Here's a thought experiment:
Germany could shut off all of their generators, so there is no electricity on the public grid.
They could then attach a single 9-volt battery to the grid, so the only power on the grid would be a few watts from that little battery. The headline could then be:
100% of German electricity provided by one 9-volt battery!
What Germany has actually done is simply a less extreme case of the thought experiment. They've shut down generators, so less power is available. It's not that solar is providing the needed power, the power simply isn't available like it used to be. By supply and demand, as well as tariffs, electricity has become far more expensive, so people have turned more and more to other sources of energy. You won't see a lot of people driving electric cars in Germany because the cost to charge them makes it prohibitive.
The German government decided to abandon nuclear power after the Fukushima nuclear disaster last year, closing eight plants immediately and shutting down the remaining nine by 2022.
I didn't realize Germany was in Tsunami territory.
It must have been something you assimilated. . . .
The units on gigawatts/hr works out to energy/time^2. I'm not even sure what that means. Rate of acceleration of energy use?
Assuming the Reuters reporter never took physics and the actual figure is 22 gigawatts, while it's an impressive amount, it's peak production. Solar has just about the worst capacity factor (ratio of average production to max peak production) of any energy source. If you look at Germany's solar statistics, they produced 31400 GWh in 2013. The average of their 2012 and 2013 installed (peak) generating capacity was (32.643+35.948) / 2 = 34.296 GW (averaged to take into account new plants coming online through the year).
34.3 GW * 8766 hours (1 year) = 1.08 * 10^18 joules
= 300673.8 GWh of potential solar production - i.e. how much the plants could have produced if they were operating at max capacity the entire year.
So their solar capacity factor is just 31400 / 300674 = 0.1044.
Compare to U.S. average capacity factors of
0.9 for nuclear
0.7 for geothermal
0.64 for coal
0.4 for hydro
0.35 for offshore wind
0.22 for onshre wind
0.145 for PV solar in the U.S. (not on chart)

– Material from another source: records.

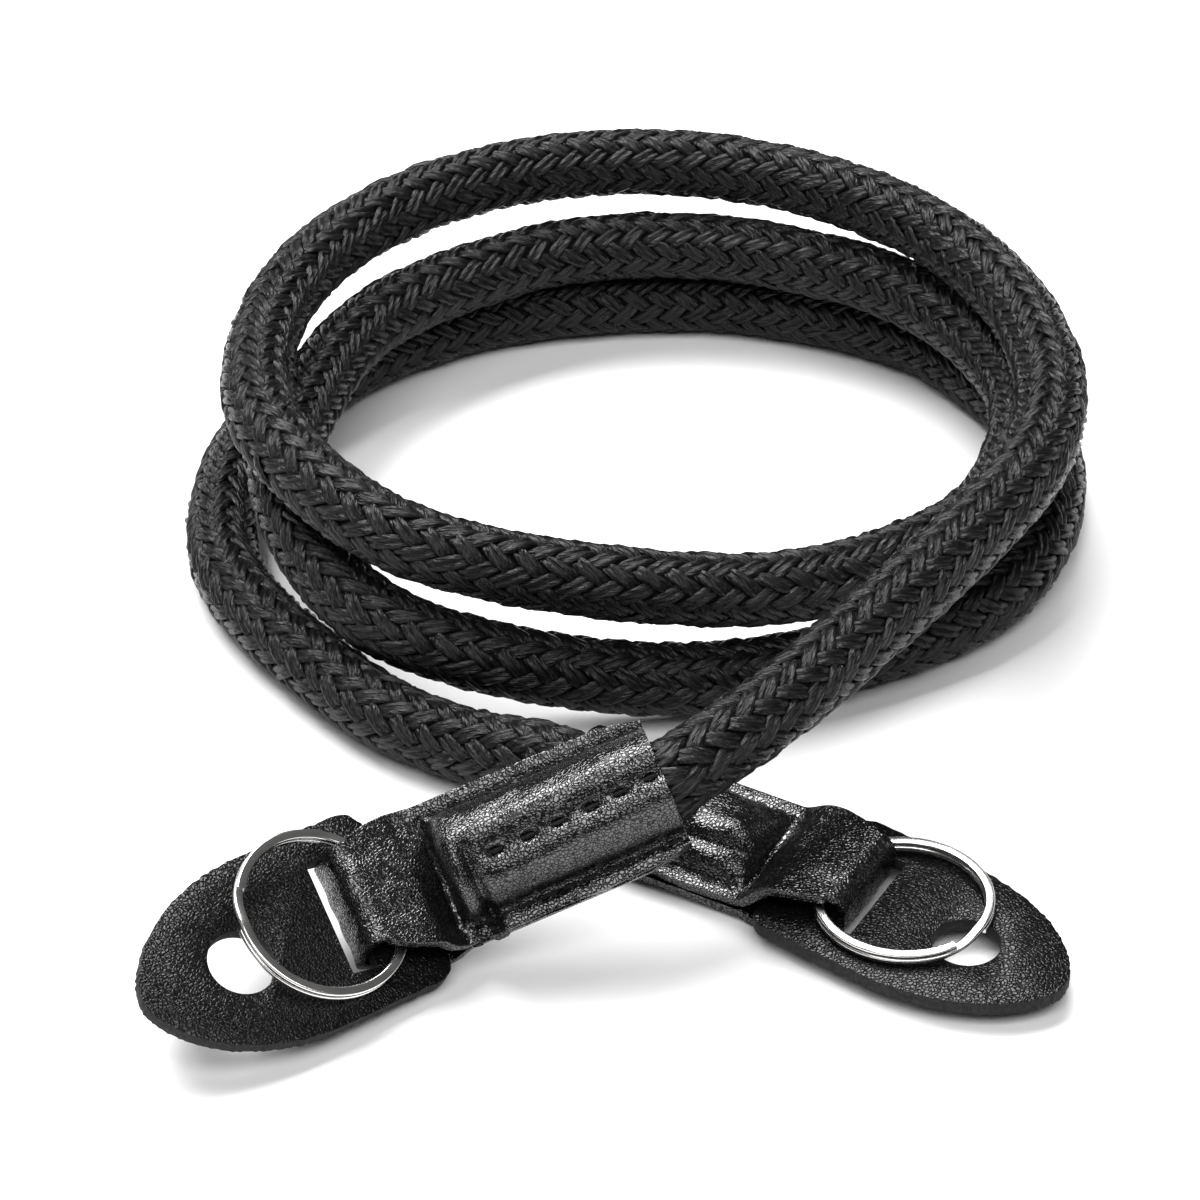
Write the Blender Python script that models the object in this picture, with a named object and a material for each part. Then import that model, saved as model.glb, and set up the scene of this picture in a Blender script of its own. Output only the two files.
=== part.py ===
"""A rope neck strap for a camera, coiled on a table in three turns.

At each tip of the rope a strip of leather is folded over it and stitched into a sleeve. Beyond
the rope the folded strip makes a loop, which runs through the slit of a guard pad and holds a
split ring on top of that pad. Everything is in metres with +Z up. The origin is on the table,
under the middle of the strap's footprint, and the leather ends lie towards -Y.
"""

from math import cos, pi, radians, sin, tau

import bmesh
import bpy
from mathutils import Euler, Matrix, Vector
from mathutils.geometry import interpolate_bezier

CLEARANCE = 0.0003  # left between two pieces, or two turns, that touch

# The rope: turns of a coil in steps of 30 degrees, and a few points towards each tip
ROPE_DIAMETER = 0.010
ROPE_POINT_SPACING = 0.0137
ROPE_STRAIGHT = 0.0025  # to either side of a sleeve's mouth
COIL_RADIUS = 0.055
COIL_CENTRE = Vector((-0.0054, 0.0366, 0.0))
COIL_STEP = radians(30)
COIL_START = 0.0
COIL = (  # radius / COIL_RADIUS, height of the middle / ROPE_DIAMETER
    (1.105, 2.575), (1.016, 2.577), (0.940, 2.568), (0.882, 2.571), (0.842, 2.569), (0.827, 2.573),
    (0.853, 2.561), (0.933, 2.596), (0.978, 2.377), (0.942, 1.989), (0.998, 1.645), (1.081, 1.530),
    (1.080, 1.533), (0.976, 1.529), (0.836, 1.530), (0.750, 1.530), (0.691, 1.529), (0.702, 1.533),
    (0.744, 1.521), (0.901, 1.560), (1.062, 1.315), (1.017, 0.760), (1.047, 0.517), (1.164, 0.517),
    (1.162, 0.517), (1.047, 0.517), (0.880, 0.517), (0.770, 0.517), (0.761, 0.517), (0.808, 0.517),
    (0.929, 0.517), (1.066, 0.517), (1.184, 0.517),
)
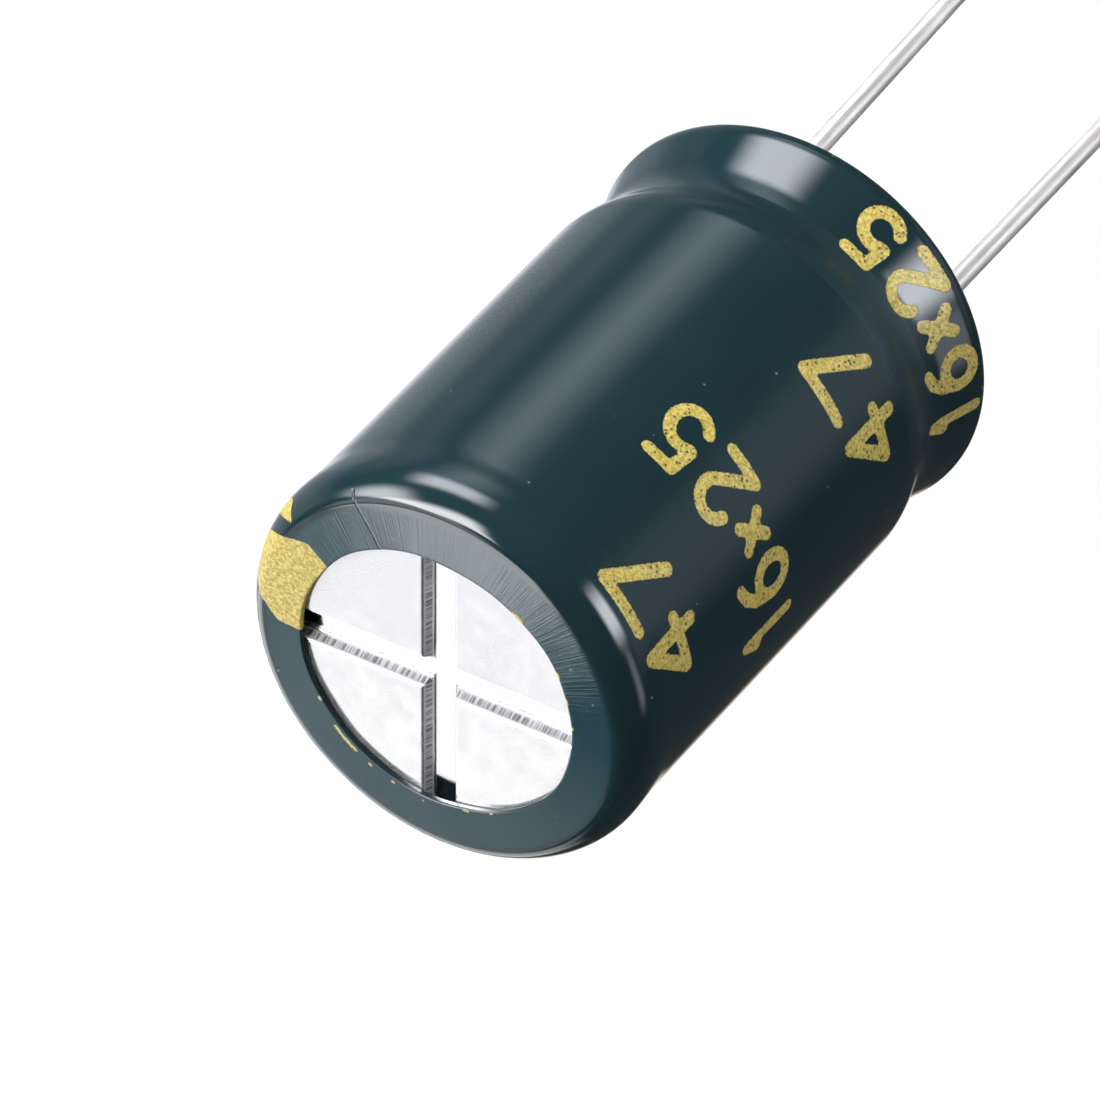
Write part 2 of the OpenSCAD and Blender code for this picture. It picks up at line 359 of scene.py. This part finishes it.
STRIPE = (336.0, 373.5)     # azimuths between which the stripe over the negative lead lies
STRIPE_TOPS = (28.6, 15.1)  # ways up at which its marks begin
BAR_DROPS = (8.3, 10.4)     # how far below that the minus marks begin
BAR_TALL = 1.1
BAR_INSET = 5               # degrees by which they are narrower at either end


def stripe(across, up):
    """The stripe's marks, repeated down the sleeve: an arrowhead and a chevron that point
    to the leads, and two minus marks."""
    left, right = STRIPE
    mid = (left + right) / 2
    inside = np.full(across.shape, -1.0)
    for top in STRIPE_TOPS:
        shapes = [
            [(left, top), (left, top - 2.4), (mid, top - 4.9), (right, top - 2.4), (right, top)],
            [(left, top - 3.3), (left, top - 4.3), (mid, top - 6.8), (mid, top - 5.8)],
            [(mid, top - 5.8), (mid, top - 6.8), (right, top - 4.3), (right, top - 3.3)],
        ]
        for drop in BAR_DROPS:
            high, low = top - drop, top - drop - BAR_TALL
            near, far = left + BAR_INSET, right - BAR_INSET
            shapes.append([(near, high), (near, low), (far, low), (far, high)])
        for shape in shapes:
            inside = np.maximum(inside, from_sides(across, up, shape))
    return inside


FLECKS = [  # cut-off ends of a row of print at the sleeve's opening: azimuths, way up, half width
    (242.9, 247.5, 27.23, 0.09), (217.8, 220.2, 27.24, 0.08), (207.3, 209.0, 27.24, 0.07),
    (195.7, 196.8, 27.23, 0.06), (402.7, 404.0, 27.18, 0.07), (415.0, 427.0, 27.04, 0.08),
    (432.9, 434.6, 27.02, 0.06), (443.3, 444.9, 27.03, 0.06), (456.0, 457.4, 27.02, 0.055),
    (473.9, 476.6, 27.20, 0.05), (486.2, 487.3, 27.22, 0.04),
]


def print_inside(azimuth, up):
    """How far inside the print each point of the sleeve lies, in millimetres, from -1 to 1."""
    azimuth = 100 + (azimuth - 100) % 360       # 100 to 460, so that no row is cut in two
    flecks = [(np.array([(a, u), (b, u)]), half) for a, b, u, half in FLECKS]
    across = azimuth * MM_A_DEGREE
    inside = np.maximum(from_strokes(across, up, print_strokes() + flecks), stripe(across, up))
    # the flecks past azimuth 460 are met a turn further on
    inside = np.maximum(inside, from_strokes(across + 360 * MM_A_DEGREE, up, flecks))
    return np.clip(inside, -1, 1)


# ---------------------------------------------------------------- sleeve

OUTER_EDGE, LIP_EDGE, INNER_EDGE = 0.07, 0.05, 0.04    # how far its cut edges are rounded
MID_WALL_Z = 12                      # a height on the straight wall
WAVES_Z, WAVES_RUN = 22.5, 2.5       # the unevenness begins here, and is full this much higher
WAVES_R, WAVES_IN = 7.3, 1.7         # and here, and is full this much nearer to the axis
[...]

So if Germany's peak solar production was equivalent to 20 nuclear plants, that means their entire installed base of solar plants has only eliminated the need for two nuclear plants. (There's some wriggle room here because they're comparing a peak load power source to a base load power source, but I'm just rolling with the comparison they made.) This is why you don't compare power production technologies based on peak production. It's like comparing the fuel efficiency of different cars only when they're going downhill - it unreasonably favors cars with low drag coefficients even if they may have inefficient engines. You should be comparing average production through the year (equivalent to peak production * capacity factor). Just like you should be comparing the average fuel efficiency of cars across all use cases.
There's a big difference between the US and Germany: the US has an awful lot of territory, so it can afford to waste and pollute large tracts of it (which it still does on a regular basis), yet have sufficient clean land for other purposes. Germany is a lot smaller and more densely populated, and it has to exercise a lot more caution with its environment than the US
Besides which, Europe as a whole seems to import 33% of its oil and 48% of its gas from Russia. Now consider that Russia seems to be sponsoring environmental groups in Europe that oppose fracking. Why would that be, you think?
Given Russia's showdown with the Ukraina (annexing the Crimea and turning the screws on by jacking up the price of natural gas) and Putin's determination to err ... restore Russia's political clout and former "glory", wouldn't you do your level best to try and worm your way out of energy dependence on Russia? The Germans seem to be doing exactly that.
In other news ... China is busily overtaking the US as largest economy, and it has no oil, no gas, but loads of coal. It's also the world's manufacturing hub. And then there's India growing steadily. Population growth in Asia is still massive (in absolute terms) and its prosperity is steadily rising. With that inevitably comes an increased energy footprint.
I believe than in the coming 10-20 years energy prices will be determined by what happens in Asia, not in the US or Europe. And the only way I see oil prices go in that period is up. Way up. Solar seems to be a pretty solid investment from that point of view.
So on balance I'd say that Germany's investment in solar energy is not a stupid move and should probably continue.